Self needs to be fed in the same way that the body needs food. The body is real while the self is an idea, a ghostly presence that subjugates the body and denies it of sustenance.

Is it possible to live an objective (as in ‘not subjective’) life, wherein technical thought functions in a totally practical manner only when required?

Is it possible to be completely aware of the movement of thought?

A clarifying reply Paul - thank you.

So does one then understand the movement of thought? Which is being aware of pure thought acting technically and practically in its place, but also observing deeply every moment that psychological thought takes over to build up and feed the self?

Isn’t that what is important here?

Hope is real for the self.

Technical thought does not require hope. Only the desire for a result requires hope, and that desire is - quite simply - self.

But you are correct Inquiry: It is important to understand hope.

Where there is hope there is disappointment - again an emotion of the self. (emotion being etymologically: agitation of the mind).

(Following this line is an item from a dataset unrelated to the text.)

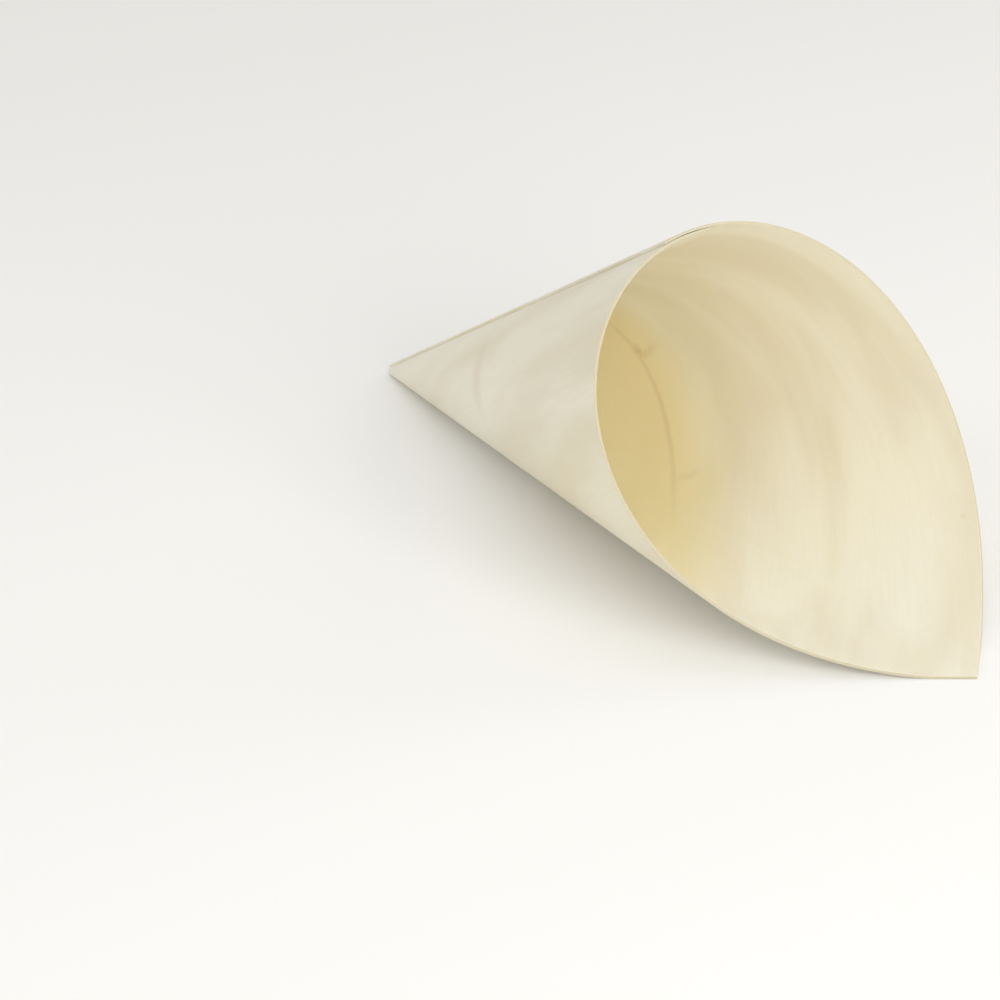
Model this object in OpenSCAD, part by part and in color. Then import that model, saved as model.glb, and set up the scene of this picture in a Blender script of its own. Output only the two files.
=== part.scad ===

Or there is satisfaction if all goes really well. Another emotion of the self.

So are we understanding hope?

In practice, are you able to separate one from the other, the practical from the psychological? It seems to me that so long as self is there, all tasks will be infused with it, whether practical or not. Your comment suggests to me that needs can be neatly separated into practical and psychological. I question that.

This seems to suggest the same possibility of separation as Sree’s question. It may be a mechanical metaphor. Maybe look closely at that.

I do not know of thought without self. I do not know of ‘pure thought’ or ‘pristine thought.’ I only know the thought that exists. If I speculate about ‘pure thought’ that speculation would still be thought. And in the terms of the mechanical metaphor, that speculation would be impure. Therefore I do not go there.

As Jack Pine wrote earlier on this thread, K dismissed hope completely, pointing out that hope is a movement away from ‘what is’.

There’s no self separate from psychological thought. It’s one thought feeding upon other thoughts and emotional reactions, isn’t it? Self and psychological thought are one and the same.

Paul - can one understand the movement of thought without going there?

Yes Thomas-Paine - that is what occurs.

Is one’s understanding of that technical thinking? Or it may be insight - or perception.

What is it that understands the movement of thought? Not the self - too much to lose!

No…not technical thinking. Understanding comes from perception…awareness…observation…insight. Of course the self cannot understand. The self already knows and therefore can’t see/observe.

Does the question come from ‘there?’ Or does the question come from ‘here?’

You will have to answer that one Paul.

If one really does not know, can there be pre-conceived rules about where one goes or does not go, or what one looks at?